- Buchanan Point
- Coordinates: 60°43′S 44°28′W﻿ / ﻿60.717°S 44.467°W
- Location: Laurie Island

= Buchanan Point =

Headland of Antarctica

Buchanan Point is a headland 5 km north-west of Cape Dundas and 2 km south-east of Mackintosh Cove, at the north-eastern end of Laurie Island in the South Orkney Islands of Antarctica.

==Etymology==
In 1903 the Scottish National Antarctic Expedition under William Speirs Bruce applied the name "Cape Buchanan", after J.Y. Buchanan, a member of the Challenger Expedition of 1872–76, to the prominent cape 6 km north-westward, which had been named "Cape Valavielle" in 1838 by a French expedition under Captain Jules Dumont d'Urville. At the same time, the French name (in English form but misspelled "Cape Vallavielle") was transferred to the point now described.
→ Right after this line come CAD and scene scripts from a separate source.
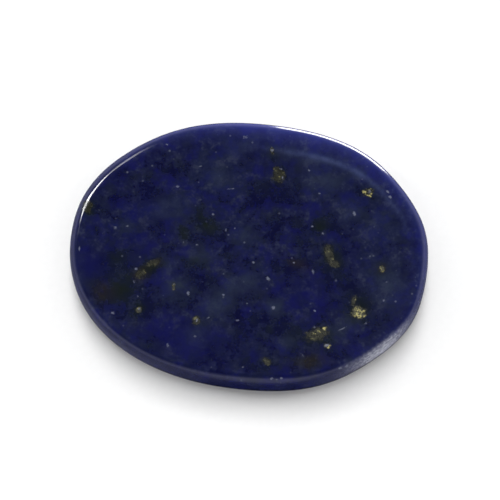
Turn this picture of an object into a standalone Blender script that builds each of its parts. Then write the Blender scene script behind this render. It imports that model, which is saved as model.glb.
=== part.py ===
"""Lapis lazuli worry stone: one polished oval tablet with a shallow thumb dish on top.

Metres, +Z up. The origin is on the surface that the stone rests on, under the middle of the stone.
+X runs along its length, and -Y is the side nearest the person who looks at it.
"""

import math

import bmesh
import bpy

MM = 0.001

# Outline seen from above: an oval whose long axis is turned a little, with four sides ground flatter
OVAL_HALF_LENGTH = 23.0 * MM
OVAL_HALF_DEPTH = 17.3 * MM
OVAL_TURN = math.radians(-6.6)
OVAL_FULLNESS = 2.17  # 2 makes an ellipse, and more makes it squarer
FLATTER_SIDES = (  # the direction that each one faces, and its distance from the oval's middle
    (math.radians(-53.5), 20.4 * MM),
    (math.radians(-10.7), 22.5 * MM),
    (math.radians(32.4), 21.3 * MM),
    (math.radians(123.8), 21.6 * MM),
)
CORNER_CRISPNESS = 16  # how sharply a flatter side meets the oval

# Heights
THICKNESS = 6.8 * MM
WAIST_HEIGHT = 3.2 * MM  # where the edge bulges out furthest
DISH_FLOOR_HEIGHT = 5.4 * MM
DISH_RISE = 1.1 * MM  # how far a round bowl would climb before it is led up to the rim
DISH_LEAD = 6  # how late the bowl is led up to the rim

# Rim between the outline and the dish, every 30 degrees anticlockwise from +X
RIM_WIDTHS = [w * MM for w in (2.4, 3.2, 4.1, 4.0, 3.0, 1.9, 0.95, 0.65, 0.7, 1.0, 0.8, 0.6)]
RIM_EASE = 0.3 * MM  # half the width of the softened line where the rim meets the dish
EASE_SHARE = 0.5  # most of a narrow rim that the softening may take

# How far in from the outline the top of the edge is rounded, in the same directions
EDGE_ROUNDS = [r * MM for r in (2.0, 2.2, 2.4, 2.4, 2.4, 2.4, 2.4, 2.6, 3.0, 3.1, 1.95, 0.95)]
EDGE_FULLNESS = 3.0
BELLY_FULLNESS = 2.3

# Flat spot underneath that the stone rests on
RESTING_HALF_LENGTH = 8.0 * MM
RESTING_HALF_DEPTH = 6.0 * MM

# Mesh
DIRECTIONS = 128
BELLY_RINGS = 10
EDGE_RINGS = 10
EASE_RINGS = 4
DISH_RINGS = 10

LAPIS_COLOUR = (0.011, 0.012, 0.060, 1.0)
LAPIS_ROUGHNESS = 0.12


def oval_radius(direction, half_length, half_depth, fullness=2.0):
    """Distance from the middle of an oval to its edge."""
    along = abs(math.cos(direction) / half_length) ** fullness
    across = abs(math.sin(direction) / half_depth) ** fullness
    return (along + across) ** (-1 / fullness)


def outline_radius(direction):
    """Distance from the oval's middle to the stone's outline: the oval, cut back by its flatter sides."""
    oval = oval_radius(direction - OVAL_TURN, OVAL_HALF_LENGTH, OVAL_HALF_DEPTH, OVAL_FULLNESS)
    total = oval**-CORNER_CRISPNESS
    for facing, distance in FLATTER_SIDES:
        towards = math.cos(direction - facing)
        if towards > 0:
            total += (distance / towards) ** -CORNER_CRISPNESS
    return total ** (-1 / CORNER_CRISPNESS)


def around(sizes, direction):
    """Size in one direction, on a smooth closed curve through sizes that are evenly spread round the stone."""
    count = len(sizes)
    place = direction % math.tau / math.tau * count
    start = int(place)
    t = place - start
    before, here, after, beyond = (sizes[(start + k) % count] for k in (-1, 0, 1, 2))
    slope_here = (after - before) / 2
    slope_after = (beyond - here) / 2
    return (
        here * (1 + 2 * t) * (1 - t) ** 2
        + slope_here * t * (1 - t) ** 2
        + after * t**2 * (3 - 2 * t)
        - slope_after * t**2 * (1 - t)
    )


def rim_width(direction):
    return around(RIM_WIDTHS, direction)


def edge_height(direction, inward):
    """Height of the rounded edge above the waist, at a distance inward from the outline."""
    out = max(0.0, 1 - inward / around(EDGE_ROUNDS, direction))
    rise = (1 - out**EDGE_FULLNESS) ** (1 / EDGE_FULLNESS)
    return WAIST_HEIGHT + (THICKNESS - WAIST_HEIGHT) * rise


def dish_height(direction, radius):
    """Height of the dish: a round bowl, led up to the rim's own height near the rim."""
    width = rim_width(direction)
    share = radius / (outline_radius(direction) - width)
    lead = edge_height(direction, width) - DISH_FLOOR_HEIGHT - DISH_RISE
    return DISH_FLOOR_HEIGHT + DISH_RISE * share**2 + lead * share**DISH_LEAD


def belly_section(direction):
    """Radius and height of each ring of the underside, from the flat spot out to the waist."""
    outline = outline_radius(direction)
    resting = oval_radius(direction, RESTING_HALF_LENGTH, RESTING_HALF_DEPTH)
    points = []
    for ring in range(BELLY_RINGS + 1):
        turn = ring / BELLY_RINGS * math.pi / 2
        out = math.sin(turn) ** (2 / BELLY_FULLNESS)
        drop = max(0.0, math.cos(turn)) ** (2 / BELLY_FULLNESS)
        points.append((resting + (outline - resting) * out, WAIST_HEIGHT * (1 - drop)))
    return points


def edge_section(direction):
    """Radius and height of each ring from just above the waist up to the softened line."""
    outline = outline_radius(direction)
    width = rim_width(direction)
    reach = width - min(RIM_EASE, EASE_SHARE * width)
    points = []
    for ring in range(1, EDGE_RINGS + 1):
        inward = reach * (1 - math.cos(ring / EDGE_RINGS * math.pi / 2))
        points.append((outline - inward, edge_height(direction, inward)))
    return points


def ease_section(direction):
    """Radius and height of each ring of the small curve that softens the line between rim and dish."""
    outline = outline_radius(direction)
    width = rim_width(direction)
    ease = min(RIM_EASE, EASE_SHARE * width)
    line_radius = outline - width
    outer = (line_radius + ease, edge_height(direction, width - ease))
    line = (line_radius, edge_height(direction, width))
    inner = (line_radius - ease, dish_height(direction, line_radius - ease))
    points = []
    for ring in range(1, EASE_RINGS + 1):
        t = ring / EASE_RINGS
        points.append(tuple(
            a * (1 - t) ** 2 + 2 * b * t * (1 - t) + c * t**2 for a, b, c in zip(outer, line, inner)
        ))
    return points


def dish_section(direction):
    """Radius and height of each ring of the dish, from the softened line to its middle."""
    width = rim_width(direction)
    edge = outline_radius(direction) - width - min(RIM_EASE, EASE_SHARE * width)
    points = []
    for ring in range(1, DISH_RINGS + 1):
        radius = edge * math.cos(ring / DISH_RINGS * math.pi / 2)
        points.append((radius, dish_height(direction, radius)))
    return points


def section(direction):
    """Half a cut through the stone, from the flat spot round the edge to the middle of the dish."""
    return (
        belly_section(direction)
        + edge_section(direction)
        + ease_section(direction)
        + dish_section(direction)
    )


def place(vertex, direction, point):
    radius, height = point
    vertex.co = (radius * math.cos(direction), radius * math.sin(direction), height)


def stand_over_origin(stone):
    """Moves the stone until the middle of its length and of its depth is over the origin."""
    shift = [0.0, 0.0, 0.0]
    for axis in (0, 1):
        places = [vertex.co[axis] for vertex in stone.verts]
        shift[axis] = -(min(places) + max(places)) / 2
    bmesh.ops.translate(stone, verts=stone.verts, vec=shift)


def stone_mesh():
    """Draws the flat spot's outline out and up, ring by ring, and closes it at the middle of the dish."""
    stone = bmesh.new()
    first = bmesh.ops.create_circle(stone, cap_ends=True, segments=DIRECTIONS, radius=1.0)
    ring = {}
    for vertex in first["verts"]:
        direction = math.atan2(vertex.co.y, vertex.co.x)
        ring[vertex] = (direction, section(direction))
        place(vertex, direction, ring[vertex][1][0])
    edges = list(stone.edges)
    stations = len(next(iter(ring.values()))[1])
    for station in range(1, stations):
        drawn = bmesh.ops.extrude_edge_only(stone, edges=edges)["geom"]
        new_verts = {item for item in drawn if isinstance(item, bmesh.types.BMVert)}
        edges = [
            item
            for item in drawn
            if isinstance(item, bmesh.types.BMEdge) and new_verts.issuperset(item.verts)
        ]
        next_ring = {}
        for vertex in new_verts:
            neighbours = [edge.other_vert(vertex) for edge in vertex.link_edges]
            below = next(neighbour for neighbour in neighbours if neighbour in ring)
            direction, cut = ring[below]
            next_ring[vertex] = (direction, cut)
            place(vertex, direction, cut[station])
        ring = next_ring
    bmesh.ops.pointmerge(stone, verts=list(ring), merge_co=(0, 0, DISH_FLOOR_HEIGHT))
    stand_over_origin(stone)
    bmesh.ops.recalc_face_normals(stone, faces=stone.faces)
    mesh = bpy.data.meshes.new("lapis_stone")
    stone.to_mesh(mesh)
    stone.free()
    mesh.shade_smooth()
    return mesh


def polished_lapis():
    material = bpy.data.materials.new("polished_lapis")
    material.use_nodes = True
    shader = material.node_tree.nodes["Principled BSDF"]
    shader.inputs["Base Color"].default_value = LAPIS_COLOUR
    shader.inputs["Roughness"].default_value = LAPIS_ROUGHNESS
    shader.inputs["Metallic"].default_value = 0.0
    return material


def build():
    for old in list(bpy.context.scene.objects):
        bpy.data.objects.remove(old)
    stone = bpy.data.objects.new("lapis_stone", stone_mesh())
    stone.data.materials.append(polished_lapis())
    bpy.context.scene.collection.objects.link(stone)


build()
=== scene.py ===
"""A polished lapis lazuli worry stone on a white table, as an add-on that is run as a script.

The stone is one piece. Its mesh repeats the plain solid's shape with far more faces, and its blue,
its cloudy patches, its pyrite and its pale grains are procedural, placed in millimetres on the stone.
Rim light, highlights, glints, shade and a sheen are painted into its colour as well.
"""

import math
from collections import namedtuple

import bmesh
import bpy
import numpy as np
from bpy.props import FloatProperty, FloatVectorProperty, PointerProperty
from mathutils import Matrix, Vector, noise


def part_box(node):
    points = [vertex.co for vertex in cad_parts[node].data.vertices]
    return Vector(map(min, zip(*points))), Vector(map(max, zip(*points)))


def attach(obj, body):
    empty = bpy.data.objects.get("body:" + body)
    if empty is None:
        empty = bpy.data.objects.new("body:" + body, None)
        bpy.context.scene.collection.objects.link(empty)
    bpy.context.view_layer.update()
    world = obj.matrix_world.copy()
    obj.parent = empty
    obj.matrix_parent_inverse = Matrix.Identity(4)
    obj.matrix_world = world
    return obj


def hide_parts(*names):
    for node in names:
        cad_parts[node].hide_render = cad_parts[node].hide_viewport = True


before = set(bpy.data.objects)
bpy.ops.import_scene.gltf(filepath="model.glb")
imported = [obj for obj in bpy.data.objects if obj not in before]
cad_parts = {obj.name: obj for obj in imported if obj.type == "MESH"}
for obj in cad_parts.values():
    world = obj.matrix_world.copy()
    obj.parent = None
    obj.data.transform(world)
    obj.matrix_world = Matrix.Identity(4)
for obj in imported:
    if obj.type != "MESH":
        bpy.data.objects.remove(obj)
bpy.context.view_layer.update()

bl_info = {
    "name": "Lapis Lazuli Worry Stone",
    "version": (1, 0, 0),
    "blender": (4, 5, 0),
    "location": "View3D > Sidebar > Lapis",
    "description": "Makes a polished oval tablet of lapis lazuli and the white table that it lies on",
    "category": "Object",
}

CAD_NODE = "lapis_stone"
MM = 0.001

# Outline seen from above: an oval whose long axis is turned a little, with four sides ground flatter
OVAL_HALF_LENGTH = 23.0 * MM
OVAL_HALF_DEPTH = 17.3 * MM
OVAL_TURN = math.radians(-6.6)
OVAL_FULLNESS = 2.17  # 2 makes an ellipse, and more makes it squarer
FLATTER_SIDES = (  # the direction that each one faces, and its distance from the oval's middle
    (math.radians(-53.5), 20.4 * MM),
    (math.radians(-10.7), 22.5 * MM),
    (math.radians(32.4), 21.3 * MM),
    (math.radians(123.8), 21.6 * MM),
)
CORNER_CRISPNESS = 16  # how sharply a flatter side meets the oval

# Heights
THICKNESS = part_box(CAD_NODE)[1].z
WAIST_HEIGHT = 3.2 * MM  # where the edge bulges out furthest
DISH_FLOOR_HEIGHT = 5.4 * MM
DISH_RISE = 1.1 * MM  # how far a round bowl would climb before it is led up to the rim
DISH_LEAD = 6  # how late the bowl is led up to the rim

# Rim between the outline and the dish, every 30 degrees anticlockwise from +X
RIM_WIDTHS = [w * MM for w in (2.4, 3.2, 4.1, 4.0, 3.0, 1.9, 0.95, 0.65, 0.7, 1.0, 0.8, 0.6)]
RIM_EASE = 0.3 * MM  # half the width of the softened line where the rim meets the dish
EASE_SHARE = 0.5  # most of a narrow rim that the softening may take

# How far in from the outline the top of the edge is rounded, in the same directions
EDGE_ROUNDS = [r * MM for r in (2.0, 2.2, 2.4, 2.4, 2.4, 2.4, 2.4, 2.6, 3.0, 3.1, 1.95, 0.95)]
EDGE_FULLNESS = 3.0
BELLY_FULLNESS = 2.3

# Flat spot underneath that the stone rests on
RESTING_HALF_LENGTH = 8.0 * MM
RESTING_HALF_DEPTH = 6.0 * MM

# Rings of the fine mesh
DIRECTIONS = 512
RESTING_RINGS = 8
BELLY_RINGS = 30
EDGE_RINGS = 26
EASE_RINGS = 12
DISH_RINGS = 108
BELOW_RINGS = -1  # the flat spot's middle
WAIST_RING = RESTING_RINGS - 1 + BELLY_RINGS
RIPPLE_WIDTH = 5.0 * MM

# The bake's map: the face above, and the underside below it
BAKE_MAP = "OFBake"
FACE_SHARE = 0.6
MAP_MARGIN = 0.01

# Minerals whose places are marked on the stone's face, in millimetres
FACE_MIDDLE = (-0.055, 0.236)  # from the origin
EDGE_WANDER = 0.35  # how far the outline of a patch wanders
WANDER_WIDTH = 1.1
WANDER_SEED = 3  # any number but 0, which would change the patches from run to run

# Half sizes from a grain's middle to where its mark ends
GRAIN_REACH = 2.0
PAINTED_GLINT_REACH = 1.25
SPECK_REACH = 4.0
PATCH_FALL = 0.7  # how fast a patch fades outwards

# Millimetres from the face's middle, degrees of turn, and a grain's painted glint or how much a patch covers
Grain = namedtuple("Grain", "x y length width turn shine", defaults=(1.0,))
Patch = namedtuple("Patch", "x y length width turn strength")

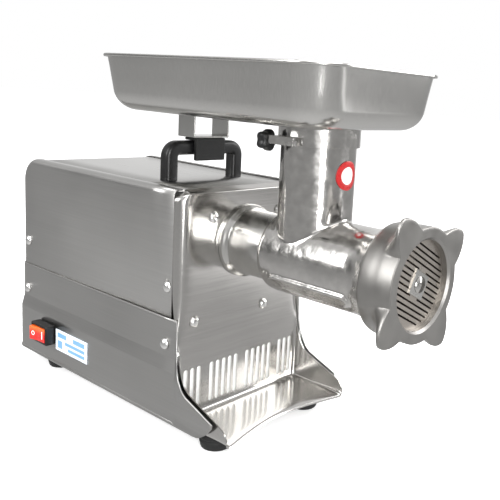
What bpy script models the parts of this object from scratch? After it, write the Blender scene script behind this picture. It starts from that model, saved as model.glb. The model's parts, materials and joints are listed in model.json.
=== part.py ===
"""Electric meat grinder: sheet body, motor and gearbox, bolted head, ring nut, tray and handle.

Metres, +Z up. The front, where the meat comes out, faces -Y, and +X is right seen from the front.
The model is built with y = 0 on the front plate's outer face and z = 0 on the base pan's lower rim,
and its root empty then stands the whole object on the origin.
"""
import math

import bmesh
import bpy
import numpy as np
from mathutils import Matrix, Vector

# ---------------------------------------------------------------- driving dimensions (metres)
GAP = 0.0003                # clearance kept between touching pieces
SHEET = 0.0012              # body sheet thickness

BODY_W = 0.161              # over the side panels
BODY_L = 0.279              # front plate face to rear flange
BODY_H = 0.220              # lower rim to panel tops
PANEL_ROLL = 0.006          # rolled edge radius of the side panels
PANEL_FLANGE = 0.010        # inward flange of a side panel
REAR_CORNER = 0.025         # rear top corner radius
REAR_STEPS = 4              # flats round that corner, on the panels and the cover
FRONT_CORNER = 0.011        # front top corner radius

PAN_TOP = 0.100             # top edge of the base pan
STEP_TOP = 0.063            # upper crease of the outward step
STEP_LOW = 0.050            # lower crease of the outward step
STEP_OUT = 0.0030           # how far the skirt steps out
RIM_H = 0.0035              # rolled lower rim
RIM_OUT = 0.0008
TOE_SKIRT = 0.055           # reach of the skirt in front of the front plate

SHELF_REACH = 0.073         # tips of the drip shelf in front of the front plate
SHELF_HOLLOW = 0.0165       # how far the lip is hollowed between the tips
FOLD_R = 0.005              # inner fold between the plate, the shelf and its cheeks
LIP_DROP = 0.0025           # how far the shelf's lip turns down
CHEEK_TOP = 0.072           # height where the plate's sides start to turn forward into the cheeks
CHEEK_BEND = (-0.018, 0.0335)       # y, z where a cheek's edge becomes a straight slope
CHEEK_NOSE = (-0.058, 0.0185)       # y, z where its round nose starts
PLATE_ROLL = 0.010          # rolled-back side edges of the front plate
TOP_ROLL = 0.003            # its rolled-back top edge

SLOT_GROUP = (1, 2, 3, 4, 5, 7, 8, 9)       # pitches from the middle that have a vent slot
SLOT_PITCH = 0.0078
SLOT_W = 0.0048
SLOT_LOW = 0.010
SLOT_H = 0.040
VENT_H = 0.028              # slots of the rear panel

FLOOR_T = 0.002
FLOOR_Z = 0.0015
FOOT_R = 0.017
FOOT_H = 0.017
FOOT_X = 0.060
FOOT_FRONT_Y = -0.034
FOOT_REAR_Y = 0.232

BOLT_R = 0.0055
BOLT_H = 0.0035
SIDE_BOLTS = ((0.266, 0.127), (0.266, 0.072), (0.0165, 0.129), (0.0165, 0.0745))    # y, z
FRONT_BOLTS = ((-0.043, 0.193), (0.043, 0.193), (-0.062, 0.0955), (0.027, 0.0955))  # x, z

AXIS_Z = 0.166              # axis of the output shaft and of the grinding head
NECK_R = 0.032
NECK_BORE = 0.0293
NECK_COLLAR_R = 0.036
NECK_L = 0.050
NOSE_L = 0.005              # gearbox nose in front of the front plate's face

THROAT_Y = -0.087           # throat axis
THROAT_R = 0.0339
THROAT_WALL = 0.0034
BARREL_R = 0.038
BARREL_BORE = 0.0335
SPIGOT_R = 0.029
SPIGOT_BORE = 0.0225
SHOULDER_Y = -0.0505        # rear end of the barrel's body
FLARE_Y = -0.160            # where the barrel starts to widen
THREAD_Y = -0.176           # where the threaded front starts
BARREL_FRONT = -0.2005
THREAD_R = 0.0462
SEAT_Y = -0.1935            # seat that the hole plate rests on
RIB_W = 0.013
RIB_OUT = 0.003
RIB_ANGLE = 31.0            # degrees below level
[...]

The name Cape Valavielle has been retained for the prominent cape, as applied by d'Urville, on the basis of priority and wide usage. For the sake of historical continuity, the UK Antarctic Place-Names Committee in 1954 recommended that the name Buchanan Point be applied to the point now described.

==Important Bird Area==
The site has been identified as an Important Bird Area (IBA) by BirdLife International because it supports a breeding colony of about 10,000 pairs of chinstrap penguins.